Selasa, 24 Mei 2011

RUDOLF G SMEND, 'Penyelamat' Batik dari Jerman


TAMPAKNYA terlalu berlebihan jika menyebut kain-kain batik bersejarah dari Indonesia, selama ini dikumpulkan atau mungkin 'diselamatkan' oleh Rudolf G Smend, pencinta dan kolektor batik berkebangsaan Jerman. Namun, faktanya buku-buku yang dikeluarkan oleh pria jangkung tersebut memang menjadi rujukan dari beberapa desainer dan pecinta batik Tanah Air.

Tak bisa dipungkiri, kita memang patut bangga telah menyumbangkan konsep batik sebagai terminologi dalam khazanah tekstil dunia yang kini penggunaannya membentang mulai dari Afrika hingga China. Hanya saja, cukup ironis juga bahwa buku mengenai batik yang memuat secara lengkap dari berbagai penjuru daerah, masih tergolong minim ditulis oleh orang Indonesia sendiri.

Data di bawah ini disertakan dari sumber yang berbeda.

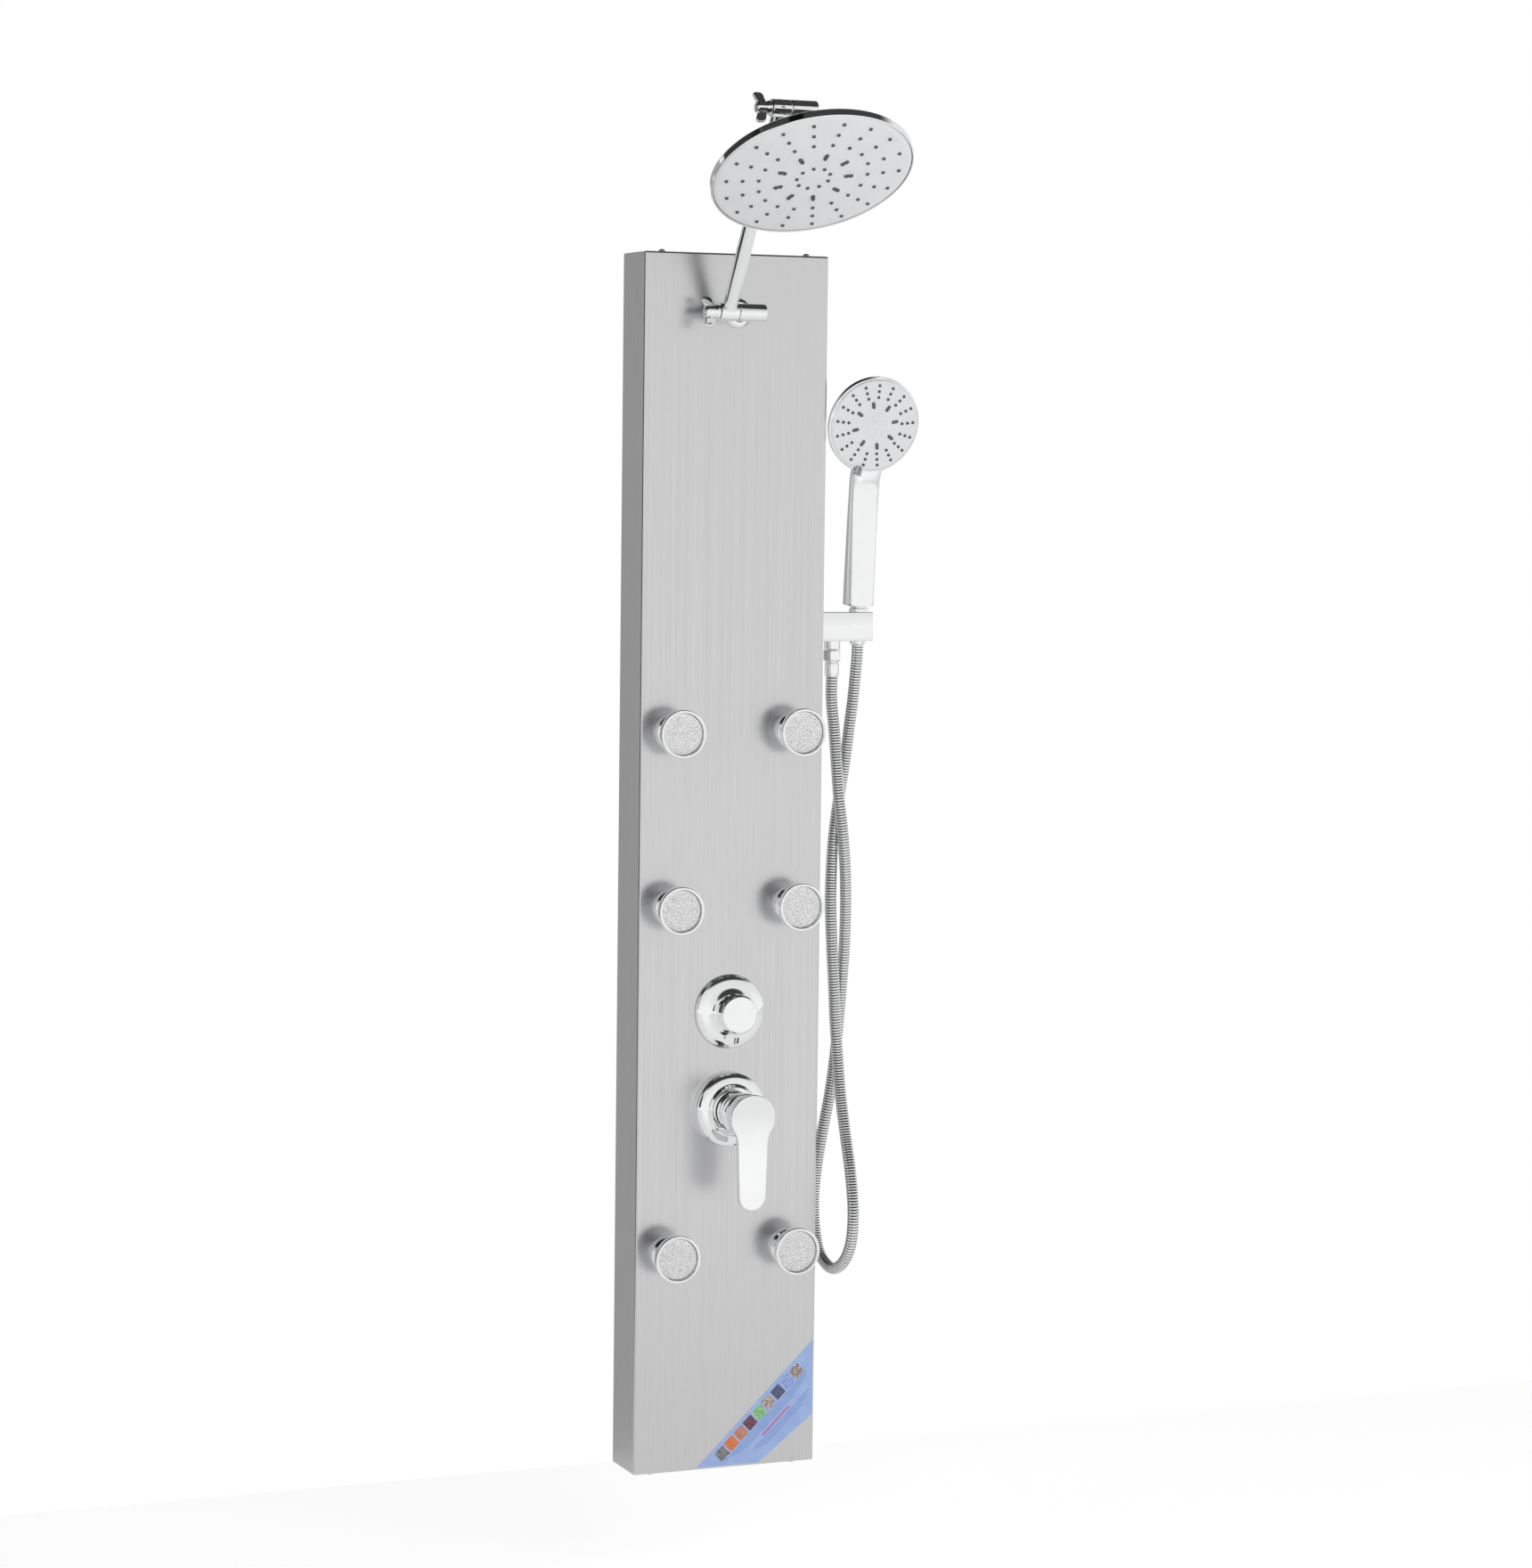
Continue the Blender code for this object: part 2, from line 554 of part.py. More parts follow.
def make_diverter():
    """The diverter: brass valve with three ports, cover plate, stem and round knob."""
    body = [(9, 6), (20, 6), (20, -2), (22, -2), (22, -44), (4, -44), (4, -40), (9, -40)]
    valve = turned("diverter_valve_body", body, BRASS, DIVERTER_PLACE, 20)
    middle = DIVERTER_CENTRE - VALVE_DEPTH * OUT
    for direction in ((1, 0, 0), (-1, 0, 0), (0, 0, 1), (0, 0, -1)):
        way = Vector(direction)
        weld(valve, rod(9 * MM, middle + 18 * MM * way, middle + 34 * MM * way, steps=12,
                        name="port"))
    for way, radius in ((Vector((36 * MM, 0, 0)), 6 * MM), (Vector((0, 0, 36 * MM)), 5.6 * MM)):
        cut(valve, rod(radius, middle - way, middle + way, steps=10, name="port_bore"))
    plate_edge = PLATE_RADIUS / MM
    cover = [(10, 13), (22, 13), (28, 9.5), (38, 6.5), (plate_edge, 3), (plate_edge, 0.3),
             (plate_edge - 3, 0.3), (24, 8.4), (10, 9.5)]
    turned("diverter_escutcheon", cover, CHROME, DIVERTER_PLACE, 24)
    stem = turned("diverter_stem", [(0, 28), (5, 28), (5, 8), (8.6, 7), (8.6, -38), (0, -38)], BRASS,
                  DIVERTER_PLACE, 16)
    knob_shape = [(0, 34), (21, 34), (22.5, 32.5), (22.5, 15), (21, 13.6), (5.4, 13.6), (5.4, 28.4),
                  (0, 28.4)]
    knob = turned("diverter_knob", knob_shape, CHROME, DIVERTER_PLACE, 28)
    return stem, knob


def make_holder():
    """The square block on the panel's side: handset seat, outlet nipple and threaded shank."""
    half = HOLDER_SIZE / 2
    block = box("holder_block", HOLDER_CENTRE - half, HOLDER_CENTRE + half, CHROME, 0.8 * MM, PARTS)
    under = Vector((OUTLET_X, HOLDER_CENTRE.y, HOLDER_CENTRE.z - half.z))
    weld(block, rod(9.5 * MM, under + Vector((0, 0, 4 * MM)), under - Vector((0, 0, 10 * MM)),
                    steps=16, name="nipple"))
    shank = Vector((SIDE, HOLDER_CENTRE.y, HOLDER_CENTRE.z))
    weld(block, rod(8 * MM, shank + 18 * MM * LEFT, shank - 4 * MM * LEFT, steps=16, name="shank"))
    turn = Vector((OUTLET_X, HOLDER_CENTRE.y, HOLDER_CENTRE.z))
    cut(block, rod(5 * MM, shank + 22 * MM * LEFT, turn, steps=10, name="feed_bore"))
    cut(block, rod(5 * MM, turn - Vector((0, 0, 40 * MM)), turn, steps=10, name="nipple_bore"))
    seat = [(0, 22), (12.5, 22), (12.1, 17), (9.9, -17), (9.6, -22), (0, -22)]
    cut(block, turned("seat_cone", seat, None, HANDSET_PLACE, 20, CUTTERS))
    slot = 7.6 * MM
    low = SEAT_CENTRE + Vector((0, -slot, -30 * MM))
    high = SEAT_CENTRE + Vector((30 * MM, slot, 30 * MM))
    cut(block, box("slot", low, high))


def make_hose():
    """The corrugated hose with its nut, end sleeve and cone nut."""
    points = catmull(route(HOSE_ROUTE), HOSE_STEP)
    tube("shower_hose", points, HOSE_RADIUS, HOSE_STEEL)
    nut = [(9.6, 30.9), (10.75, 29.6), (10.75, 19.4), (9.6, 18), (7.75, 18), (7.75, 0), (5, 0),
           (5, 30.9)]
    sleeve_end = Matrix.Translation((OUTLET_X, HOLDER_CENTRE.y, up(917.3 * MM)))
    turned("hose_outlet_nut", nut, CHROME, sleeve_end, 16)
    cone = [(4, 24), (11.4, 24), (11.8, 23), (11.7, 17), (9.5, -17), (9.2, -20.6), (4, -20.6)]
    return turned("hose_cone_nut", cone, CHROME, HANDSET_PLACE, 20)


def loft(name, sections, sides, material, place, collection=PARTS):
    """A closed body through rounded-box sections (z, middle y, half width, half depth), in mm."""
    shape = bmesh.new()
    rings = []
    squareness = 0.42
    for z, middle, wide, deep in sections:
        ring = []
        for i in range(sides):
            angle = 2 * math.pi * (i + 0.5) / sides
            c, s = math.cos(angle), math.sin(angle)
            x = wide * math.copysign(abs(c) ** squareness, c)
            y = middle + deep * math.copysign(abs(s) ** squareness, s)
            ring.append(shape.verts.new((x * MM, y * MM, z * MM)))
        rings.append(ring)
    for low, high in zip(rings, rings[1:]):
        for i in range(sides):
            j = (i + 1) % sides
            shape.faces.new((low[i], low[j], high[j], high[i]))
    shape.faces.new(rings[0][::-1])
    shape.faces.new(rings[-1])
    mesh = bpy.data.meshes.new(name)
    shape.to_mesh(mesh)
    shape.free()
    return new_object(name, mesh, material, place, collection)


def make_handset():
    """The hand shower: one-piece shell, turning face and its selector ring with a tab."""
    normal = Vector((0, -math.cos(FACE_TILT), -math.sin(FACE_TILT)))
    face_place = HANDSET_PLACE @ facing(HANDSET_FACE, normal)
    rim = HANDSET_RADIUS / MM
    head = [(0, -17.5), (30, -16.5), (40, -14), (40, -6.4), (rim - 3.4, -6), (rim - 3.4, 0),
            (rim - 1, 0), (rim, -1), (rim, -6), (52, -12), (43, -18), (26, -21.6), (0, -22.5)]
    shell = turned("handset_shell", head, CHROME, face_place, 28)
    sections = [(24.4, 0, 15.6, 11.2), (26, 0, 16.4, 12), (60, 0, 16.6, 11), (110, 0, 17, 8.8),
                (150, -0.2, 17.4, 7), (178, -0.6, 18, 6.2), (198, -1.2, 18, 4.6)]
    weld(shell, loft("handle", sections, 16, None, HANDSET_PLACE, CUTTERS))
    start = HANDSET_PLACE @ Vector((0, 0, 20 * MM))
    inside = HANDSET_PLACE @ Vector((0, -10 * MM, 205 * MM))
    neck = HANDSET_PLACE @ Vector((0, -1.2 * MM, 150 * MM))
    cut(shell, rod(4.6 * MM, start, neck, steps=12, name="handle_bore"))
    cut(shell, rod(4.4 * MM, neck - 0.01 * (inside - neck), inside, steps=12, name="neck_bore"))
    ring_out, ring_in = rim - 3.8, rim - 6.4
    ring = [(ring_in, 0.4), (ring_out, 0.4), (ring_out, -5), (ring_in, -5)]
    selector = turned("handset_selector", ring, TAB_GREY, face_place, 32)
    tab_angle = math.radians(-17)
    tab_low, tab_high = Vector((-4, 49.5, -1.5)) * MM, Vector((4, 58, 2.6)) * MM
    tab = box("tab", tab_low, tab_high)
    down = face_place.inverted() @ HANDSET_PLACE @ (HANDSET_FACE + Vector((0, 0, -1)))
    tab_turn = math.atan2(down.y, down.x) - math.pi / 2 + tab_angle
    tab.matrix_world = face_place @ Matrix.Rotation(tab_turn, 4, "Z") @ tab.matrix_world
    raise_tab = Matrix.Translation(face_place.to_3x3() @ Vector((0, 0, 1.8 * MM)))
    tab.matrix_world = raise_tab @ tab.matrix_world
    weld(selector, tab)
    disc = domed(ring_in - 0.4, 0.2, 1.6, 2) + [(ring_in - 0.4, -4.6), (0, -4.6)]
    face = turned("handset_face", disc, FACE_GREY, face_place, 32)
    return shell, selector, face, face_place.translation


def make_supply_tubes():
    """The tubes inside the panel."""
    tube_radius = 6 * MM
    port = 34.4 * MM
    mixer_z, diverter_z = MIXER_CENTRE.z, DIVERTER_CENTRE.z
    link = [(0, SUPPLY_Y, mixer_z + 38.4 * MM), (0, SUPPLY_Y, diverter_z - port)]
    tube("mixer_link_tube", link, tube_radius, TUBE_PLASTIC)
    branch = [(-port, SUPPLY_Y, diverter_z), (GAP + tube_radius - JET_X, SUPPLY_Y, diverter_z)]
    tube("jet_feed_tube", branch, tube_radius, TUBE_PLASTIC)
    riser = [(0, -38, 568.6), (0, -36, 590), (0, -26, 625), (0, -22, 670), (0, -22, 900),
             (0, -22, 1250), (0, -22, 1290), (0, -25, 1314), (0, -32, 1329), (0, -40, 1332.4),
             (0, -46.4, 1332.5)]
    tube("riser_tube", catmull(route(riser), 80 * MM), tube_radius, TUBE_PLASTIC)
    feed = [(34.5, -38, 534), (45, -36, 537), (54, -29, 552), (56, -22, 580), (55, -20, 640),
            (55, -20, 800), (56, -20, 900), (60, -27, 945), (70, -36, 970), (82, -38, 975.3),
            (93.9, -38, 975.3)]
    tube("handset_feed_tube", catmull(route(feed), 50 * MM), 5 * MM, TUBE_PLASTIC)
    x = JET_X / MM
    right = [(0, -38, 906), (40, -38, 903), (66, -38, 889), (x, -38, 866), (x, -38, 856),
             (x, -38, 256), (x, -38, 236)]
    loop = [(-across, y, z) for across, y, z in right[:0:-1]] + right
    tube("jet_loop_tube", catmull(route(loop), 300 * MM), tube_radius, TUBE_PLASTIC)


def assemble():
    """Makes every piece and hangs the moving ones on their joints."""
    make_frame()
    arm, upper_bolt, neck, lower_nut, upper_nut = make_arm()
    seat, ball_nut, shell, face_plate, mat = make_rain_head()
    rain_head = pivot("head_roll", BALL_CENTRE, ball_nut, shell, face_plate, mat)
    ball = pivot("head_nod", BALL_CENTRE, seat, rain_head)
    head = pivot("head_pitch", UPPER_JOINT, neck, ball)
    upper_wing = pivot("upper_wing_nut_turn", UPPER_JOINT, upper_nut)
    pivot("arm_swing", LOWER_JOINT, arm, upper_bolt, upper_wing, head)
    pivot("lower_wing_nut_turn", LOWER_JOINT, lower_nut)
    for number, (centre, jet_seat, jet_head) in enumerate(make_jets(), 1):
        tilt = pivot(f"jet_{number}_tilt", centre, jet_head)
        pivot(f"jet_{number}_pan", centre, jet_seat, tilt)
    yoke, stem, lever = make_mixer()
    lift = pivot("lever_lift", MIXER_CENTRE + LEVER_PIVOT * OUT, stem, lever)
    pivot("lever_turn", MIXER_CENTRE + LEVER_PIVOT * OUT, yoke, lift)
    pivot("diverter_turn", DIVERTER_CENTRE, *make_diverter())
    make_holder()
    cone = make_hose()
    handset, selector, face, face_centre = make_handset()
    spray = pivot("spray_select", face_centre, selector, face)
    grip = pivot("handset_turn", SEAT_CENTRE, handset, spray)
    pivot("handset_lift", SEAT_CENTRE, cone, grip)
    make_supply_tubes()


assemble()
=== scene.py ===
# %% [markdown]
# # Rainfall shower column: the visible surfaces
#
# The mechanical model fixes every size and every joint. This notebook dresses it: each visible
# piece is made again as a smooth surface, gets a finish, and rides on the body that moves it.
# Lengths are in metres in the scene and in millimetres inside the shape functions, because fittings
# are drawn in millimetres.

# %% Load the fixed frame
import json

import bmesh
import bpy
import numpy as np
from mathutils import Matrix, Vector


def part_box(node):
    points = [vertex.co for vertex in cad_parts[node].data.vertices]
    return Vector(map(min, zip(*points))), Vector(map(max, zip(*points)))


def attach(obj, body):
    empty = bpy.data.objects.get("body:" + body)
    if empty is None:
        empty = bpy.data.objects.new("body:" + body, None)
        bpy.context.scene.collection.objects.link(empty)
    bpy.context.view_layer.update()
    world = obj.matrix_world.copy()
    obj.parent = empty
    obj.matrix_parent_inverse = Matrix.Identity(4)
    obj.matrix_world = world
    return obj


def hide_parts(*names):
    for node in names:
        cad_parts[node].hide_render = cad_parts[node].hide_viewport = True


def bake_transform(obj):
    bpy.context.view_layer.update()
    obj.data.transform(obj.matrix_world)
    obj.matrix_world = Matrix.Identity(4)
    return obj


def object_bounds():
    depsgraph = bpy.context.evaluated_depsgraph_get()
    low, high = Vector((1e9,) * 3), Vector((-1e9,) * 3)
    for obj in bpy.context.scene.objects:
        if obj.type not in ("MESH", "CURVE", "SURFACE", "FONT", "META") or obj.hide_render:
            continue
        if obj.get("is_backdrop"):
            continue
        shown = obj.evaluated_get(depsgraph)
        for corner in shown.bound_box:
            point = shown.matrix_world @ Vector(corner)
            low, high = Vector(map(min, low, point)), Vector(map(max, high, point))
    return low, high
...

Bahkan, Smend diakui sebagai salah seorang kolektor Batik Jawa terbesar se-Eropa. Ia tercatat telah menulis dua buku mengenai batik yakni From the Courts of Java and Sumatra (2000) dan Batik 75 Selected Masterpieces (2006).

"Batik itu merupakan lambang keindahan dan sangat elegan," ujarnya dalam sebuah perjumpaan di Galeri Batik Jawa, Hotel Mustokoweni. Ia diundang khusus oleh pemilik galeri, Ir Dra Larasati Suliantoro Sulaiman untuk bertemu dengan beberapa rekan sesama pecinta batik dan desainer.

Menurut Smend, perkembangan batik sebagai kostum dan karya seni di Indonesia memang demikian dinamis. Batik dikenakan tidak saja ketika wanita bekerja di sawah, namun juga hadir di rumah-rumah, dalam resepsi dan upacara adat, muncul di tingkat bawah maupun elite, bahkan di tingkat kenegaraan. Lebih dari itu, kita juga kerap menyaksikan batik digunakan sebagai dekorasi, barang seni, bahkan suvenir wisata wajib yang populer.

Dalam sebuah pameran Batik Klasik Jawa bertema 'Unusual Encounters: Javanese Batik in Krakow' di Polandia pada tahun 2008, Smend merupakan satu-satunya yang menampilkan batik dari Yogya. Pada saat itu, batik Jawa yang turut ia pamerkan sebagian besar merupakan karya seni batik klasik milik Istana Sultan Yogya.Pria yang pernah menjadi juri lomba batik internasional 'Batik Jogja dengan Sutra dan Zat Warna Alam' di tahun 1997 ini, memang cukup akrab dengan keluarga dari Keraton Yogya. Saat peluncuran buku perdananya tahun 2000, ia bahkan mengundang Sri Sultan Hamengku Buwono X untuk datang ke galeri miliknya yang bernama 'Galerie Smend'.

Smend pertamakali mengunjungi Yogya pada tahun 1973. Saat datang ke Tamansari ia langsung terpikat ketika melihat seorang wanita yang mengenakan busana batik. Setelah dari situ, ia langsung mencari perajin batik karena penasaran ingin melihat proses pembuatannya, dan bertemu dengan seorang pria bernama Gianto. Selanjutnya pada tahun 1974, ia mengajak Gianto untuk ke Jerman dan mengajari beberapa karyawannya cara membatik.

Sesungguhnya di luar koleksi batik yang tersimpan di museum-museum ataupun perorangan asing, seperti koleksi Smend, sejumlah kain batik bernilai sejarah milik keluarga-keluarga terpandang atau pemilik dinasti batik masa silam, masih banyak yang belum sempat berpindah tangan, bahkan masih dirawat dengan baik oleh ahli warisnya.

Bila kain-kain tersebut mulai bisa diinventarisasi dan dipublikasikan, apalagi bila disiapkan oleh dan dari perspektif orang Indonesia sendiri, tentu akan lebih memperkaya seri penerbitan tekstil bersejarah Indonesia yang berguna dalam upaya mengungkapkan secara lebih mendasar aspek historis dan arti signifikan batik sebagai bukti eksistensi jati diri bangsa.